Sglups. Cuando llegué a Abdul Rahman me informé bien sobre las serpientes de mar. En el hotel, que era a la vez el centro de acogida del parque, no había antídoto ni nada que se le pareciese, aunque según dijeron nunca había ocurrido ningún accidente. 
    Dado mi desmesurado interés por las serpientes, el director del parque me dejó ver un vídeo sobre las serpientes de mar que me puso la piel de gallina. 
    Opté  por no andar de noche por la playa, no fuese a ocurrir que en lugar de despertarme una serpiente a mí la pisase yo a ella con consecuencias nada gratas.
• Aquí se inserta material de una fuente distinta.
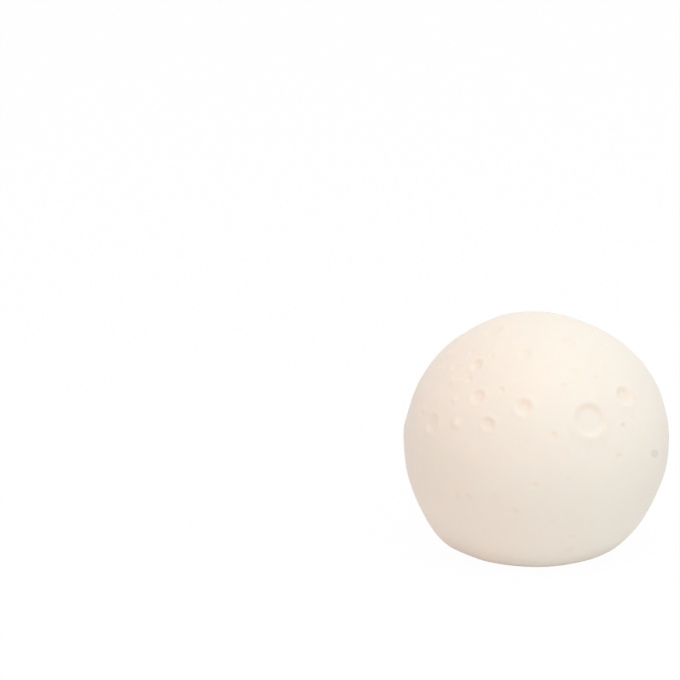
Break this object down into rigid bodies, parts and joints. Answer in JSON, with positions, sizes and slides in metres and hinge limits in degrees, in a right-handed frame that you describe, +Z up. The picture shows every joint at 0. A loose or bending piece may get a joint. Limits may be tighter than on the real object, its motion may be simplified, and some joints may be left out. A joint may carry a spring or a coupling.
{
  "type": "moon lamp",
  "caption": "Battery moon lamp: soft hollow ball with craters on a snap-in light module with LED, slide switch, button cells and a screwed battery door.",
  "frame": {"origin": "middle of the flat resting ring, on the table", "axes": "+Z up through the middle of the ball, -Y to the front, where the widest crater and the switch are"},
  "size_m": [0.1, 0.1, 0.09],
  "materials": {
    "vinyl": "soft, slightly translucent matte vinyl",
    "housing_plastic": "fine satin moulded ABS",
    "door_plastic": "fine satin moulded ABS",
    "knob_plastic": "satin moulded acetal",
    "screw_steel": "zinc-plated",
    "contact_nickel": "nickel-plated spring sheet",
    "tinned_wire": "tinned",
    "cell_steel": "bright nickel-plated can",
    "board": "green solder mask",
    "led_epoxy": "clear epoxy over warm phosphor",
    "resistor_paint": "lacquered",
    "switch_plastic": "moulded",
    "switch_shell": "tin-plated folded sheet"
  },
  "bodies": {
    "lamp": {"moon_shade": "vinyl", "base_housing": "housing_plastic", "housing_cover": "housing_plastic", "cover_screws": "screw_steel", "circuit_board": "board", "board_screws": "screw_steel", "led_lens": "led_epoxy", "led_leads": "tinned_wire", "resistor_body": "resistor_paint", "resistor_leads": "tinned_wire", "switch_case": "switch_shell", "switch_terminals": "tinned_wire", "button_cell_1": "cell_steel", "button_cell_2": "cell_steel", "button_cell_3": "cell_steel", "contact_negative": "contact_nickel", "contact_bridge": "contact_nickel", "contact_positive": "contact_nickel"},
    "switch_slider": {"switch_lever": "switch_plastic", "switch_knob": "knob_plastic"},
    "battery_door": {"battery_door": "door_plastic", "door_contact": "contact_nickel"},
    "door_screw": {"door_screw": "screw_steel", "screw_retainer": "screw_steel"}
  },
  "joints": [
    {"name": "switch_slide", "type": "slide", "parent": "lamp", "child": "switch_slider", "axis": [1, 0, 0], "range_m": [0, 0.002]},
    {"name": "battery_door_lift", "type": "slide", "parent": "lamp", "child": "battery_door", "axis": [0, 0, -1], "range_m": [0, 0.02]},
    {"name": "door_screw_turn", "type": "hinge", "parent": "battery_door", "child": "door_screw", "pos_m": [0, 0, 0.001], "axis": [0, 0, -1], "continuous": true}
  ]
}
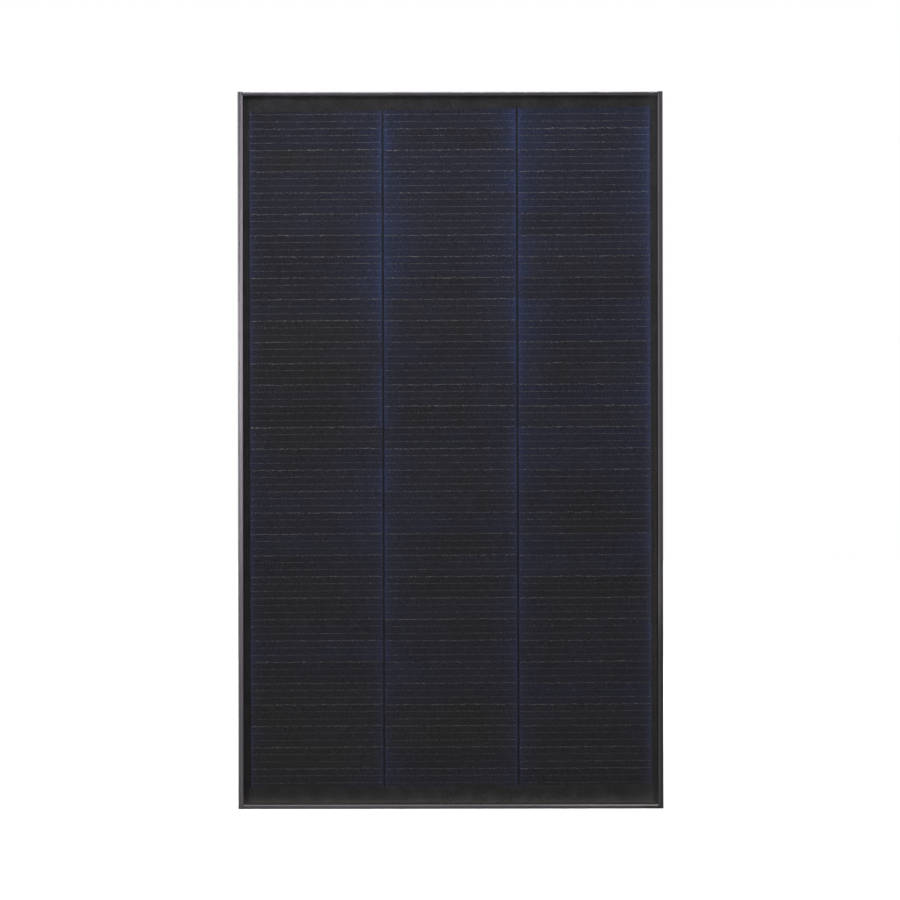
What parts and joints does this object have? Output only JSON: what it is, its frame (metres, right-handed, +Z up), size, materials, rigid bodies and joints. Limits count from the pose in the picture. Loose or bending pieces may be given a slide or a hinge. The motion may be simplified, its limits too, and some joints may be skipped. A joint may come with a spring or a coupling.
{
  "type": "solar panel",
  "caption": "Framed all-black solar panel with shingled cells under glass, and a hinged junction box with two cable glands on its back.",
  "frame": {"origin": "centre of the pattern of mounting holes, on the back plane of the frame", "axes": "+X to the right seen from the glass side, +Z up along the long side, +Y out of the back, glass facing -Y"},
  "size_m": [0.51, 0.03, 0.86],
  "materials": {
    "frame": "satin black anodised extrusion",
    "screw": "plain stainless steel",
    "sealant": "cured black silicone",
    "glass": "low-iron tempered glass, lightly textured",
    "film": "clear laminating film",
    "cell": "dark blue-black silicon with a nitride coating",
    "adhesive": "silver-filled conductive adhesive",
    "ribbon": "tinned copper ribbon",
    "tape": "black polyester strip",
    "backsheet": "black laminated polymer sheet",
    "label": "blank silver polyester label",
    "box": "fine-textured black moulding",
    "rubber": "soft black rubber",
    "terminal": "tin-brushed brass",
    "diode": "moulded epoxy"
  },
  "bodies": {
    "panel": {"left_rail": "frame", "right_rail": "frame", "top_rail": "frame", "bottom_rail": "frame", "corner_screws_top_left": "screw", "corner_screws_top_right": "screw", "corner_screws_bottom_left": "screw", "corner_screws_bottom_right": "screw", "terminal_screws": "screw", "edge_sealant": "sealant", "junction_box_pad": "sealant", "front_glass": "glass", "front_film": "film", "rear_film": "film", "cell_string_left": "cell", "cell_string_middle": "cell", "cell_string_right": "cell", "cell_adhesive_left": "adhesive", "cell_adhesive_middle": "adhesive", "cell_adhesive_right": "adhesive", "top_bus_ribbon": "ribbon", "bottom_bus_ribbon": "ribbon", "top_string_tabs": "ribbon", "bottom_string_tabs": "ribbon", "positive_lead": "ribbon", "negative_lead": "ribbon", "diode_leads": "ribbon", "top_cover_strip": "tape", "bottom_cover_strip": "tape", "lead_insulation": "tape", "backsheet": "backsheet", "rating_label": "label", "junction_box_base": "box", "gland_body_left": "box", "gland_body_right": "box", "gland_nut_left": "box", "gland_nut_right": "box", "gland_locknut_left": "box", "gland_locknut_right": "box", "gland_seal_left": "rubber", "gland_seal_right": "rubber", "positive_terminal": "terminal", "negative_terminal": "terminal", "cable_clamps": "terminal", "bypass_diode": "diode"},
    "lid": {"junction_box_lid": "box", "lid_gasket": "rubber"}
  },
  "joints": [
    {"name": "lid_hinge", "type": "hinge", "parent": "panel", "child": "lid", "pos_m": [0, -0.0072, 0.3664], "axis": [1, 0, 0], "range_deg": [0, 110]}
  ]
}
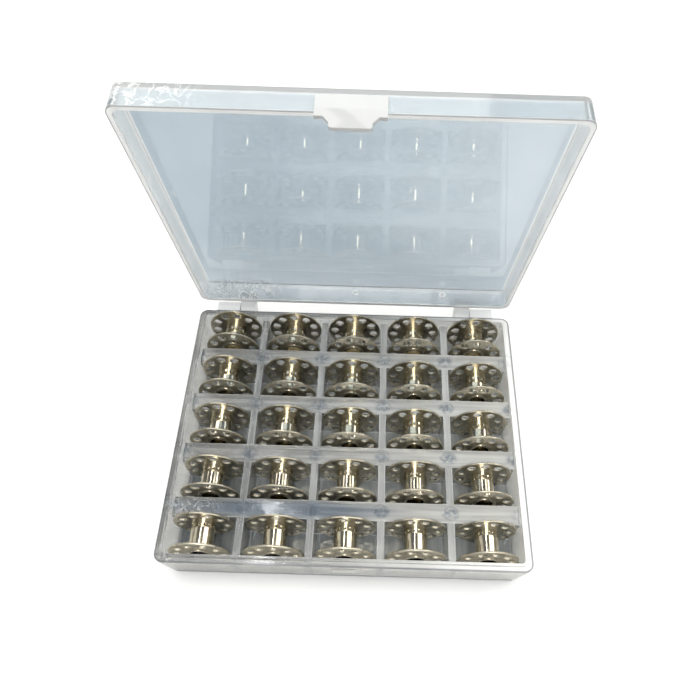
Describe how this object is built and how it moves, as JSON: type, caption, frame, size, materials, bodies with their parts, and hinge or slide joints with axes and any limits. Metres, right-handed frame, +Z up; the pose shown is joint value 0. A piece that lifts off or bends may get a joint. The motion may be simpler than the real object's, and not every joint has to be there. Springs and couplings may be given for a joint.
{
  "type": "bobbin storage box",
  "caption": "Clear moulded plastic storage box with a hinged snap lid and a grid of cells, each holding a metal sewing machine bobbin on edge.",
  "frame": {"origin": "centre of the tray's footprint, on the surface that the tray stands on", "axes": "+X runs along the hinge, to the right seen from the catch; +Y points from the catch to the hinge; +Z points up"},
  "size_m": [0.123, 0.1155, 0.1207],
  "materials": {
    "clear_plastic": "clear glossy moulded plastic",
    "plated_steel": "bright nickel plate"
  },
  "bodies": {
    "tray": {"tray": "clear_plastic"},
    "lid": {"lid": "clear_plastic"},
    "bobbin_1_1": {"bobbin_1_1_tube": "plated_steel", "bobbin_1_1_discs": "plated_steel"},
    "bobbin_1_2": {"bobbin_1_2_tube": "plated_steel", "bobbin_1_2_discs": "plated_steel"},
    "bobbin_1_3": {"bobbin_1_3_tube": "plated_steel", "bobbin_1_3_discs": "plated_steel"},
    "bobbin_1_4": {"bobbin_1_4_tube": "plated_steel", "bobbin_1_4_discs": "plated_steel"},
    "bobbin_1_5": {"bobbin_1_5_tube": "plated_steel", "bobbin_1_5_discs": "plated_steel"},
    "bobbin_2_1": {"bobbin_2_1_tube": "plated_steel", "bobbin_2_1_discs": "plated_steel"},
    "bobbin_2_2": {"bobbin_2_2_tube": "plated_steel", "bobbin_2_2_discs": "plated_steel"},
    "bobbin_2_3": {"bobbin_2_3_tube": "plated_steel", "bobbin_2_3_discs": "plated_steel"},
    "bobbin_2_4": {"bobbin_2_4_tube": "plated_steel", "bobbin_2_4_discs": "plated_steel"},
    "bobbin_2_5": {"bobbin_2_5_tube": "plated_steel", "bobbin_2_5_discs": "plated_steel"},
    "bobbin_3_1": {"bobbin_3_1_tube": "plated_steel", "bobbin_3_1_discs": "plated_steel"},
    "bobbin_3_2": {"bobbin_3_2_tube": "plated_steel", "bobbin_3_2_discs": "plated_steel"},
    "bobbin_3_3": {"bobbin_3_3_tube": "plated_steel", "bobbin_3_3_discs": "plated_steel"},
    "bobbin_3_4": {"bobbin_3_4_tube": "plated_steel", "bobbin_3_4_discs": "plated_steel"},
    "bobbin_3_5": {"bobbin_3_5_tube": "plated_steel", "bobbin_3_5_discs": "plated_steel"},
    "bobbin_4_1": {"bobbin_4_1_tube": "plated_steel", "bobbin_4_1_discs": "plated_steel"},
    "bobbin_4_2": {"bobbin_4_2_tube": "plated_steel", "bobbin_4_2_discs": "plated_steel"},
    "bobbin_4_3": {"bobbin_4_3_tube": "plated_steel", "bobbin_4_3_discs": "plated_steel"},
    "bobbin_4_4": {"bobbin_4_4_tube": "plated_steel", "bobbin_4_4_discs": "plated_steel"},
    "bobbin_4_5": {"bobbin_4_5_tube": "plated_steel", "bobbin_4_5_discs": "plated_steel"},
    "bobbin_5_1": {"bobbin_5_1_tube": "plated_steel", "bobbin_5_1_discs": "plated_steel"},
    "bobbin_5_2": {"bobbin_5_2_tube": "plated_steel", "bobbin_5_2_discs": "plated_steel"},
    "bobbin_5_3": {"bobbin_5_3_tube": "plated_steel", "bobbin_5_3_discs": "plated_steel"},
    "bobbin_5_4": {"bobbin_5_4_tube": "plated_steel", "bobbin_5_4_discs": "plated_steel"},
    "bobbin_5_5": {"bobbin_5_5_tube": "plated_steel", "bobbin_5_5_discs": "plated_steel"}
  },
  "joints": [
    {"name": "lid_hinge", "type": "hinge", "parent": "tray", "child": "lid", "pos_m": [0, 0.05415, 0.015], "axis": [-1, 0, 0], "range_deg": [-77, 103]},
    {"name": "bobbin_1_1_lift", "type": "slide", "parent": "tray", "child": "bobbin_1_1", "axis": [0, 0, 1], "range_m": [0, 0.028]},
    {"name": "bobbin_1_2_lift", "type": "slide", "parent": "tray", "child": "bobbin_1_2", "axis": [0, 0, 1], "range_m": [0, 0.028]},
    {"name": "bobbin_1_3_lift", "type": "slide", "parent": "tray", "child": "bobbin_1_3", "axis": [0, 0, 1], "range_m": [0, 0.028]},
    {"name": "bobbin_1_4_lift", "type": "slide", "parent": "tray", "child": "bobbin_1_4", "axis": [0, 0, 1], "range_m": [0, 0.028]},
    {"name": "bobbin_1_5_lift", "type": "slide", "parent": "tray", "child": "bobbin_1_5", "axis": [0, 0, 1], "range_m": [0, 0.028]},
    {"name": "bobbin_2_1_lift", "type": "slide", "parent": "tray", "child": "bobbin_2_1", "axis": [0, 0, 1], "range_m": [0, 0.028]},
    {"name": "bobbin_2_2_lift", "type": "slide", "parent": "tray", "child": "bobbin_2_2", "axis": [0, 0, 1], "range_m": [0, 0.028]},
    {"name": "bobbin_2_3_lift", "type": "slide", "parent": "tray", "child": "bobbin_2_3", "axis": [0, 0, 1], "range_m": [0, 0.028]},
    {"name": "bobbin_2_4_lift", "type": "slide", "parent": "tray", "child": "bobbin_2_4", "axis": [0, 0, 1], "range_m": [0, 0.028]},
    {"name": "bobbin_2_5_lift", "type": "slide", "parent": "tray", "child": "bobbin_2_5", "axis": [0, 0, 1], "range_m": [0, 0.028]},
    {"name": "bobbin_3_1_lift", "type": "slide", "parent": "tray", "child": "bobbin_3_1", "axis": [0, 0, 1], "range_m": [0, 0.028]},
    {"name": "bobbin_3_2_lift", "type": "slide", "parent": "tray", "child": "bobbin_3_2", "axis": [0, 0, 1], "range_m": [0, 0.028]},
    {"name": "bobbin_3_3_lift", "type": "slide", "parent": "tray", "child": "bobbin_3_3", "axis": [0, 0, 1], "range_m": [0, 0.028]},
    {"name": "bobbin_3_4_lift", "type": "slide", "parent": "tray", "child": "bobbin_3_4", "axis": [0, 0, 1], "range_m": [0, 0.028]},
    {"name": "bobbin_3_5_lift", "type": "slide", "parent": "tray", "child": "bobbin_3_5", "axis": [0, 0, 1], "range_m": [0, 0.028]},
    {"name": "bobbin_4_1_lift", "type": "slide", "parent": "tray", "child": "bobbin_4_1", "axis": [0, 0, 1], "range_m": [0, 0.028]},
    {"name": "bobbin_4_2_lift", "type": "slide", "parent": "tray", "child": "bobbin_4_2", "axis": [0, 0, 1], "range_m": [0, 0.028]},
    {"name": "bobbin_4_3_lift", "type": "slide", "parent": "tray", "child": "bobbin_4_3", "axis": [0, 0, 1], "range_m": [0, 0.028]},
    {"name": "bobbin_4_4_lift", "type": "slide", "parent": "tray", "child": "bobbin_4_4", "axis": [0, 0, 1], "range_m": [0, 0.028]},
    {"name": "bobbin_4_5_lift", "type": "slide", "parent": "tray", "child": "bobbin_4_5", "axis": [0, 0, 1], "range_m": [0, 0.028]},
    {"name": "bobbin_5_1_lift", "type": "slide", "parent": "tray", "child": "bobbin_5_1", "axis": [0, 0, 1], "range_m": [0, 0.028]},
    {"name": "bobbin_5_2_lift", "type": "slide", "parent": "tray", "child": "bobbin_5_2", "axis": [0, 0, 1], "range_m": [0, 0.028]},
    {"name": "bobbin_5_3_lift", "type": "slide", "parent": "tray", "child": "bobbin_5_3", "axis": [0, 0, 1], "range_m": [0, 0.028]},
    {"name": "bobbin_5_4_lift", "type": "slide", "parent": "tray", "child": "bobbin_5_4", "axis": [0, 0, 1], "range_m": [0, 0.028]},
    {"name": "bobbin_5_5_lift", "type": "slide", "parent": "tray", "child": "bobbin_5_5", "axis": [0, 0, 1], "range_m": [0, 0.028]}
  ]
}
La hinchazón de la mano remitió al cabo de unos días, aunque la insensibilidad en el dedo meñique permaneció varios meses. 
    En realidad no sé si la mordedura fue peligrosa, e incluso pienso que la herida pudo también haber sido producida por las pinzas de un quiliópodo, una de esas especies de ciempiés que en Borneo pueden resultar tan dañinas como las serpientes. 
    Respecto a mi experiencia me conformo pensando que el veneno que se alojó en mi cuerpo,  su especificidad, algún efecto positivo habrá dejado en mi organismo. 
    Verdad o mentira, siempre es mejor buscarle al veneno en cuestión y a su recuerdo asociado una interpretación positiva.